Essential Agency Metrics for Driving Growth and Profitability

May 23, 2025

Orlando Osorio

Agency owners today face unprecedented challenges in maintaining profitability while meeting increasing client demands in a competitive marketplace. With industry data showing 7.5% worldwide agency revenue growth in 2022 followed by more challenging conditions in 2023-2024, tracking the right agency metrics has become crucial for making informed decisions and sustaining business success.

Many agency owners transition from being subject-matter experts to business leaders without formal operations or finance training, making it difficult to identify which key performance indicators truly matter for their agency's financial health. Without proper metrics tracking, agencies risk over-servicing clients, misallocating resources, and missing critical opportunities for profitable growth.

This comprehensive guide outlines the essential agency KPIs that drive profitability and sustainable agency growth, helping you make data-driven decisions that optimize performance across all aspects of your business.
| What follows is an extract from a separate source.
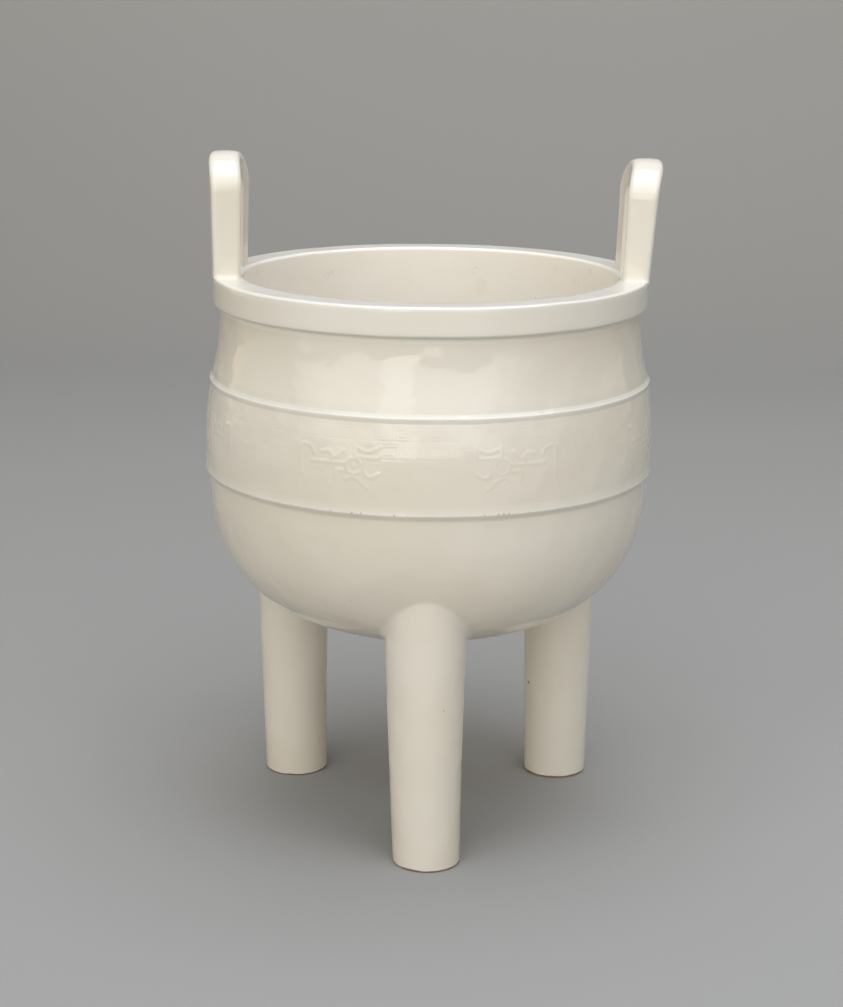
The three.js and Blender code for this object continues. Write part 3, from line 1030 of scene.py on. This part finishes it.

Why Tracking Agency Metrics Matters

Data-driven decision making forms the foundation of successful agency management, enabling leaders to identify operational inefficiencies, improve resource allocation, and ultimately increase profitability. Without systematic tracking of key metrics, agencies operate blindly, often discovering problems only after they've significantly impacted the bottom line.

Proper agency performance monitoring helps identify which clients, projects, and services contribute most to revenue growth while revealing areas where resources may be misallocated. This visibility enables agencies to optimize their business model, streamline workflows, and focus efforts on the most profitable activities.

Effective metrics tracking also supports better cash flow management, more accurate pricing strategies, and improved client relationships through enhanced service delivery and project management. For marketing agencies and service businesses managing complex resource allocation, having integrated visibility into team capacity, project profitability, and financial forecasting becomes essential for sustainable operations.


Financial Metrics Every Agency Should Track

Adjusted Gross Income (AGI) per Full-Time Equivalent (FTE)

AGI per FTE represents one of the most critical financial metrics for assessing agency financial health and operational efficiency. This metric measures your agency's ability to generate revenue per employee, providing a clear benchmark for productivity and profitability. The target should be around $150,000 per FTE, with anything below $130,000 serving as a warning sign requiring immediate attention.

To calculate AGI per FTE, divide your total adjusted gross income by the number of full-time equivalent employees. If this number falls below benchmark targets, consider evaluating your pricing strategies, improving utilization rates, or optimizing resource utilization across projects and clients.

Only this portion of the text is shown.